City designers have, for nearly a century, tried their best to ease the process in which governments control us. For instance, have you ever seen – while walking through the streets of New York City (or your nearest metropolis) – some benches that look inherently uncomfortable? They are the type of seat that force people to stand up again in a matter of minutes. Surprisingly (or rather expectedly), this is deliberate. That’s because, like in other large cities, the Big Apple has an ongoing issue with homelessness. As a result, the government of New York established an idea in urban design that alludes to Lyndon B. Johnson’s War on Poverty, albeit much more subtly.
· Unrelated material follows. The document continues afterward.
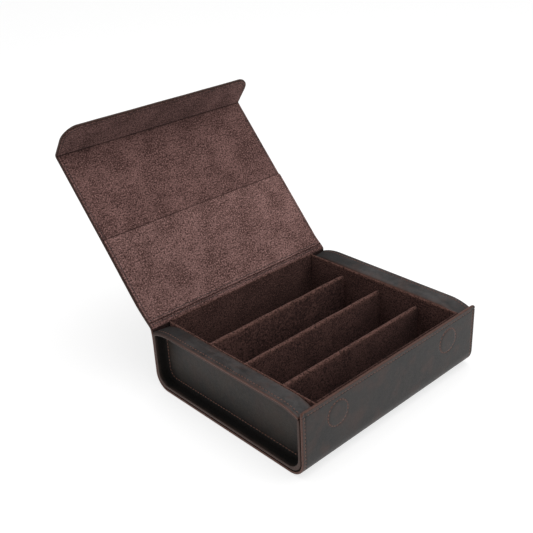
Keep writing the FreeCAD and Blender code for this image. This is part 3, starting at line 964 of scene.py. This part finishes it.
def gusset(side, label):
    """A dished leather end: an edge sewn inside the wrap, a deep side and a flat sunk panel."""
    rim_x, back_x = gusset_high.x, gusset_low.x
    e = 0.55
    # Each ring of the plan: x, side inset, top inset, radius, cut edge, distance from the cut edge.
    plan = [(back_x, 0.05, 2.05, 10.4, 0.0, 12.0), (rim_x - 1.6, 0.05, 2.05, 10.4, 0.0, 4.0)]
    swell = 0.55
    for along, inward in quarter(e, (0, 30, 60, 90)):
        plan.append((rim_x - e + along, inward - swell, 2.05 + 0.4 * inward, 10.9, 1.0, 0.0))
    for along, inward in quarter(e, (90, 60, 30, 0)):
        cut = 1.0 if along > 0.7 * e else 0.0
        plan.append((rim_x - e + along, GUSSET - inward, 3.4 - 0.4 * inward, 10.8, cut, 0.3))
    for x, out in ((rim_x - 1.5, 1.0), (rim_x - 3.0, 2.5), (rim_x - 5.0, 4.5), (PANEL_X + 2.6, 7.0)):
        plan.append((x, GUSSET + 0.04 * out, 3.4 + 0.02 * out, 10.8, 0.0, out))
    fillet = 1.9
    side_start, top_start = GUSSET + 0.3, 3.5
    for along, inward in quarter(fillet, (15, 35, 55, 75, 90)):
        radius = max(8.5, 10.8 - inward)
        plan.append((PANEL_X + fillet - along, side_start + inward, top_start + inward, radius, 0.0, 9.0))
    corner_in, corner_top = side_start + fillet, top_start + fillet
    pressed = ((0.5, 0.0), (1.0, -0.18), (1.4, -0.34), (1.8, -0.18), (2.4, 0.06), (4.0, 0.12), (7.0, 0.10),
               (11.0, 0.12), (15.0, 0.12), (18.5, 0.12))
    for step, lift in pressed:
        radius = max(1.0, 9.0 - step * 0.8)
        plan.append((PANEL_X + lift, corner_in + step, corner_top + step, radius, 0.0, 11.0 + step))
    rings, edge, inset, dark = [], [], [], []
    for x, side_in, top_in, radius, cut, out in plan:
        ring = end_ring(x, side_in, top_in, radius)
        if out > 10:
            ring = [p + Vector((0.16 * ripple(p.y, p.z, 30, side * 3.1), 0, 0)) for p in ring]
        rings.append(ring)
        edge += [cut] * len(ring)
        inset += [out] * len(ring)
        # Painted shade: the recess's deep sides are darkened nearly to black, partly also the leather's own
        # dark tone there, and the sunk panel is darker towards its bottom.
        deep = 0.9 * smooth((out - 0.2) / 2.5) * (1.0 - smooth((out - 9.0) / 3.0))
        low = 0.50 * smooth((out - 9.0) / 3.0)
        dark += [max(deep, low * smooth((40 - p.z) / 34)) for p in ring]
    piece = loft(f"gusset_leather_{label}", flipped(rings, side),
                 {"edge": edge, "inset": inset, "dark": dark}, end_leather)
    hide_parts(f"gusset_{label}")
    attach(piece, "base")

    def panel(y, z):
        return Vector((side * (PANEL_X - 0.20), y, z)), Vector((side, 0, 0))

    row = end_ring(PANEL_X, corner_in + 1.4, corner_top + 1.4, 7.9)
    return [(panel, [(p.y, p.z) for p in row])]


def tray_wall(side, label):
    """A suede-covered wall at an end of the tray, with a soft turned top edge."""
    x0, x1 = wall_low.x + 0.02, wall_high.x - 0.02
    e, top = 0.85, wall_high.z
    plan = [(x1, 18.0, 0.0), (x1, 6.0, 0.0), (x1, e, 0.4)]  # x, inset, how much of the rim's tone
    for along, inward in quarter(1.0, (65, 40, 20, 0, -20, -40, -65)):
        plan.append(((x0 + x1) / 2 + (x1 - x0) / 2 * along, e * inward, 1.0))
    plan += [(x0, e, 0.8), (x0, 2.2, 0.25)] + [(x0, inset, 0.0) for inset in (4.0, 8.0, 13.0, 19.0)]
    rings, edge = [], []
    for x, inset, light in plan:
        ring = end_ring(x, inset, inset, max(0.8, 10.4 - inset * 0.5), top)
        if light < 0.5:
            ring = [p + Vector((0.14 * ripple(p.y, p.z, 20, 4.4 + side), 0, 0)) for p in ring]
        rings.append(ring)
        edge += [light if p.z > top - 5 else 0.0 for p in ring]
    piece = loft(f"tray_wall_suede_{label}", flipped(rings, side), {"edge": edge}, tray_suede)
    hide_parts(f"tray_wall_{label}")
    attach(piece, "base")


def shoulder(side, label):
    """A leather cap over an end of the box, bent down at its ends and sloping towards the tray."""
    width = (shoulder_high.x - shoulder_low.x) / 2
    middle = side * (shoulder_high.x + shoulder_low.x) / 2
    front_end, back_end = shoulder_low.y, shoulder_high.y

    def tangent(over):
        return CROWN_BEND * math.tan(math.asin(over / CROWN_BEND) / 2)

    corners = [
        (back_end, crown(half_length, back_end, 0.0)),
        (CROWN_BACK + tangent(back_end - CROWN_BACK), CROWN_HEIGHT, CROWN_BEND - 0.01),
        (CROWN_FRONT - tangent(CROWN_FRONT - front_end), CROWN_HEIGHT, CROWN_BEND - 0.01),
        (front_end, crown(half_length, front_end, 0.0)),
    ]

    def relief(x, d):
        inset = half_length - abs(x)
        height = -inset * CROWN_TILT + 0.14 * ripple(x, d, 26, 5.0 + side)
        height += groove(inset, SHOULDER_ROW, 0.22, 0.5)
        inner = abs(x) - shoulder_low.x
        return height - 0.5 * smooth((1.6 - inner) / 1.6) - 0.35 * smooth((1.8 - inset) / 1.8)

    sheet = Sheet(corners, 1.95, middle, relief)
    # dark is painted shade: each shoulder gets darker towards its back end, under the open lid.
    piece = sheet_piece(
        f"shoulder_leather_{label}", sheet, width, top_leather, edge=0.75, step=1.8, across=1.4,
        insets=(1.1, 1.6, 2.4, 3.0, 3.6, 4.2, 5.2), dark=lambda x, d: 0.75 * smooth((75 - d) / 75),
    )
    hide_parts(f"shoulder_{label}")
    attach(piece, "base")
    row = side * (half_length - SHOULDER_ROW)
    return [(sheet.outside, [(row, 3.0), (row, sheet.length - 3.0)])]


end_runs = []
for side, label in ((-1, "left"), (1, "right")):
    end_runs += gusset(side, label)
    end_runs += shoulder(side, label)
    tray_wall(side, label)

# ---- stitches

row_x = half_length - ROW
base_runs = list(end_runs)
for side in (-1, 1):
    base_runs.append((wrap.outside, [(side * row_x, TOP_ROW), (side * row_x, box_end)]))
base_runs.append((wrap.outside, [(-row_x + 2, TOP_ROW), (row_x - 2, TOP_ROW)]))
turns = [2 * math.pi * k / 60 for k in range(61)]
for middle in (-magnet_middle.x, magnet_middle.x):
    circle = [(middle + CIRCLE * math.cos(a), circle_d + CIRCLE * math.sin(a)) for a in turns]
    base_runs.append((wrap.outside, circle))
base_thread = stitches("box_stitches", base_runs, light_thread, radius=0.31)

lid_runs = []
for side in (-1, 1):
    x = side * row_x
    lid_runs.append((wrap.outside, [(x, lid_start + 9), (x, wrap.length)]))
    lid_runs.append((lid_lining.outside, [(x, 0.5), (x, lid_end - POCKET_REACH - 1)]))
    lid_runs.append((pocket.outside, [(x, 1.5), (x, pocket.length - 4)]))
foot = pocket.length - FOOT_ROW
lid_runs.append((pocket.outside, [(-row_x, foot), (row_x, foot)]))
lid_thread = stitches("lid_stitches", lid_runs, dark_thread)

hinge_runs = [
    (lid_lining.outside, [(-row_x, hinge_row_d), (row_x, hinge_row_d)]),
    (wrap.outside, [(-row_x, lid_start + HINGE_ROW), (row_x, lid_start + HINGE_ROW)]),
]
hinge_thread = stitches("hinge_stitches", hinge_runs, dark_thread)


def flap_line(surface, start, end):
    """The sewn line round the flap's two sides and tip."""
    radius, direction = FLAP_CORNER - ROW, math.copysign(1, end - start)
    half = [(-row_x, start)]
    for along, inward in quarter(radius, [90 * k / 8 for k in range(9)]):
        half.append((inward - row_x, end - direction * (radius - along)))
    return surface, half + [(-x, d) for x, d in reversed(half)]


flap_runs = [
    flap_line(flap_outside.outside, flap_tip - FLAP_LENGTH + 7, flap_tip - ROW),
    flap_line(flap_suede.outside, crease_at - 7, ROW - SUEDE_EDGE),
]
flap_thread = stitches("flap_stitches", flap_runs, dark_thread, radius=0.22)

# ---- what moves with what

hinge_span = (row_point((back, 44.0)), row_point(lid_point(8.0, LID_OUTSIDE)))
crease_span = (row_point(lid_point(lid_reach - 6, LID_LINING)), row_point(flap_point(6, 0.0)))
for piece in (wrap_piece, lid_lining_piece, hinge_thread):
    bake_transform(piece)
for piece in (flap_piece, flap_suede_piece):
    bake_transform(piece)
for piece in (tray_piece, layer_piece, base_thread):
    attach(piece, "base")
for piece in (pocket_piece, lid_thread):
    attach(piece, "lid")
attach(flap_thread, "flap")

# ---- floor, light and camera

floor_mesh = bpy.data.meshes.new("studio_floor")
floor_mesh.from_pydata([(-6, -6, 0), (6, -6, 0), (6, 6, 0), (-6, 6, 0)], [], [(0, 1, 2, 3)])
floor = bpy.data.objects.new("studio_floor", floor_mesh)
floor.location.z = -0.0003
bpy.context.scene.collection.objects.link(floor)
paper = bpy.data.materials.new("studio_paper")
paper.use_nodes = True
paper_look = {
    "Base Color": (0.45, 0.45, 0.45, 1), "Roughness": 0.9, "Specular IOR Level": 0.1,
    "Emission Color": (1, 1, 1, 1), "Emission Strength": 0.70,
}
for key, value in paper_look.items():
    paper.node_tree.nodes["Principled BSDF"].inputs[key].default_value = value
floor_mesh.materials.append(paper)

world = bpy.data.worlds.new("studio")
world.use_nodes = True
sky = world.node_tree.nodes["Background"].inputs
sky["Color"].default_value, sky["Strength"].default_value = (1, 1, 1, 1), 0.58
bpy.context.scene.world = world


def softbox(name, place, aim, size, power):
    """A square area light at place, facing aim."""
    light = bpy.data.lights.new(name, "AREA")
    light.shape = "SQUARE"
    light.size = size
    light.energy = power
    lamp = bpy.data.objects.new(name, light)
    lamp.location = place
    lamp.rotation_mode = "QUATERNION"
    lamp.rotation_quaternion = (Vector(aim) - Vector(place)).to_track_quat("-Z", "Y")
    bpy.context.scene.collection.objects.link(lamp)


centre = (0.0, 0.03, 0.05)
softbox("overhead_softbox", (0.15, -0.1, 1.3), centre, 1.1, 6.0)
softbox("front_softbox", (0.9, -1.1, 0.9), centre, 0.8, 2.8)
bpy.context.scene.view_settings.view_transform = "Standard"

azimuth, elevation, roll = (math.radians(a) for a in (-42.06, 26.88, -2.93))
back_way = Vector((
    math.sin(azimuth) * math.cos(elevation),
    -math.cos(azimuth) * math.cos(elevation),
    math.sin(elevation),
))
level = Vector((0, 0, 1)).cross(back_way).normalized()
upright = back_way.cross(level)
right = level * math.cos(roll) + upright * math.sin(roll)
up = upright * math.cos(roll) - level * math.sin(roll)
origin_seen = Vector((41.68, 92.02, 716.13)) * MM
place = -(right * origin_seen.x - up * origin_seen.y - back_way * origin_seen.z)
camera_data = bpy.data.cameras.new("camera")
SENSOR, FOCAL_PX, PHOTO_PX = 36.0, 839.91, 533
camera_data.sensor_width = SENSOR
camera_data.lens = FOCAL_PX / PHOTO_PX * SENSOR
camera_data.clip_start, camera_data.clip_end = 0.01, 50.0
camera = bpy.data.objects.new("camera", camera_data)
camera.matrix_world = Matrix((
    (right.x, up.x, back_way.x, place.x),
    (right.y, up.y, back_way.y, place.y),
    (right.z, up.z, back_way.z, place.z),
    (0, 0, 0, 1),
))
bpy.context.scene.collection.objects.link(camera)
bpy.context.scene.camera = camera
By manipulating our public environment, city planners have become the new, yet understated tyrants of today.

 

For the most part, urbanists take refuge amongst the most unconscious elements of our minds and use them as their sandbox. Specifically, this is what they call defensive design. Journalist Carlos Waters explains that “while designs can encourage positive behaviors, often they are designed to stop the opposite.” In other words, the same way that, say, barbed wire signals us that we can’t access a particular place, other very surreptitious geographical cues exist to perform the same function. Excluding the bad benches, other examples include menacing-looking spikes on concrete floors to expel skaters, armrests on large seats to avoid people from laying on them, and even sprinklers at the front of fancy restaurants to prevent homeless people from sleeping in their entryways.

 

Sadly, it seems that we might be addressing this issue erroneously. Although we have made tremendous progress regarding the question of adapting our cities and ourselves, we might have hindered the process in which social change can occur. “In terms of building social movements, a walkable city is important,” says Sarah Goodyear in her report on current urban environments. “Places where people literally brush up against each other on the sidewalk, where they have to be in public together […]. When people aren’t used to being together in the street, I think they’re less likely to go to the street and demand change.” Urbanists have established a society that is also susceptible to the blatant neglect of national affairs.

 

Now, it’s your turn to help. It’s your turn to recognize these overlooked patterns of authority. It’s your turn to express your freedom in ways that are intrinsic to the fabrics of community-building and metropolitan development. With that, when you see a set of sprinklers near a three Michelin star restaurant in New York City, you’ll know that the reason for why that’s there has been purposefully hidden from us.